We decided a long time ago that at the end of each year we would read through the letters received in the previous twelve months and keep just one. You can imagine that after all these years we have quite a large collection. As we’re both getting very aware of our own mortality we recently discussed if there was any point in keeping these letters as we’re pretty sure no one would be interested in them after we’ve gone. We’ve put off a final decision on that front, but did come up with the idea of handing back each other’s letters to read through all we had written to each other over the years. Quite a revelation.

It’s been a real ego trip as well as bringing back so many memories from different eras. My sister was concerned that when I reread some of my letters it would upset me being reminded of certain events and the many sad things which have happened since. She was right in some ways, but I’m still pleased we chose to do this. I don’t keep diaries and although I treasure my blogs now as records of this crazy thing we call life, I did not start it until 2005, so events before that were unrecorded apart from these letters.

For the year 2000 my sister had kept two of my letters in a large envelope labelled ‘highs and lows.’ It had been a very bad phase for me, mainly due to work related issues and the unreasonable demands of a bully of a boss. Looking back I would have handled things differently and not have suffered the long depressive illness which robbed a year of my life and resulted in my resignation, but we all know about hindsight.

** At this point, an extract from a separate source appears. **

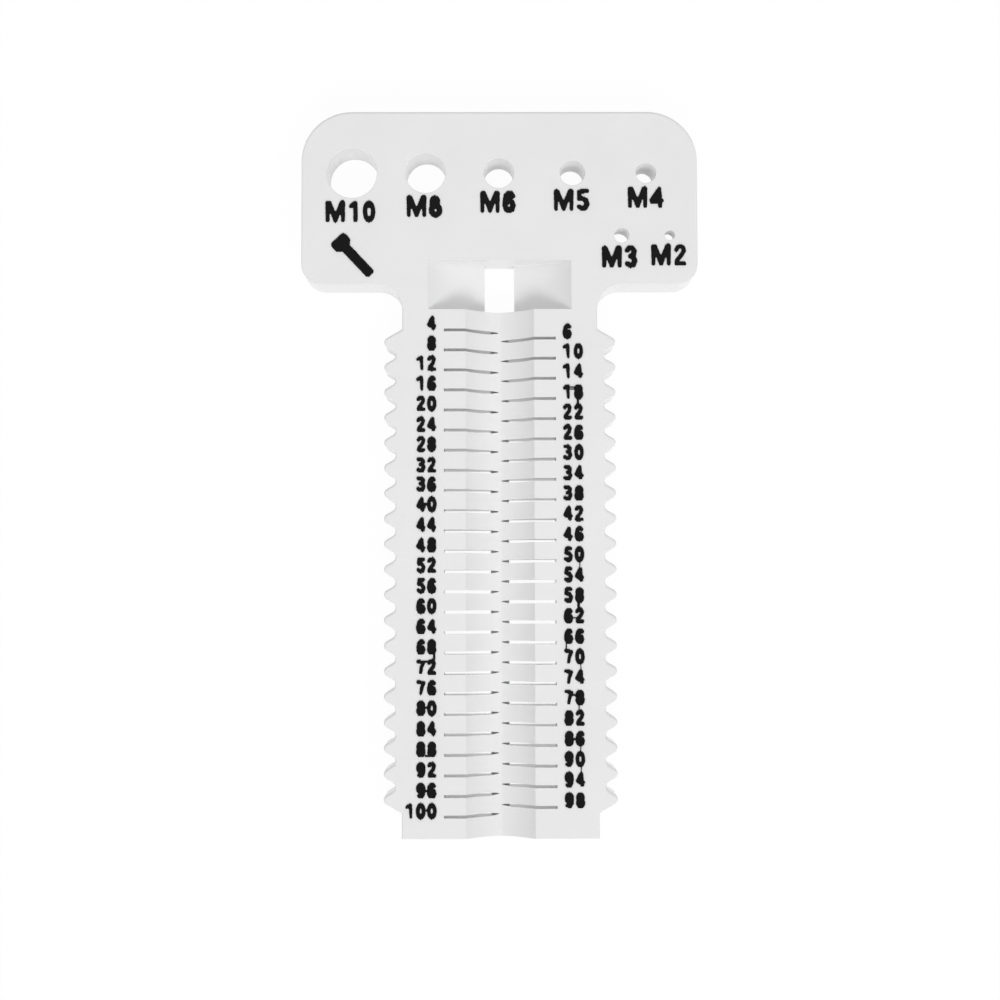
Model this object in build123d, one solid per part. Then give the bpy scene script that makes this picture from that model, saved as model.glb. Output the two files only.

The first short letter from the year 2000 was, as expected, full of doom, gloom and dark feelings. The second, on recovery, so full of enthusiasm for life and future hopes. Neither really reflect the person I believe myself to be. Inside the envelope were also some little cards and philosophies exchanged at this period of time. Also an article about handling depression and practicing positivity. I don’t remember where it originated or that it had any effect on me at the time, but reading through it this time it really started me thinking.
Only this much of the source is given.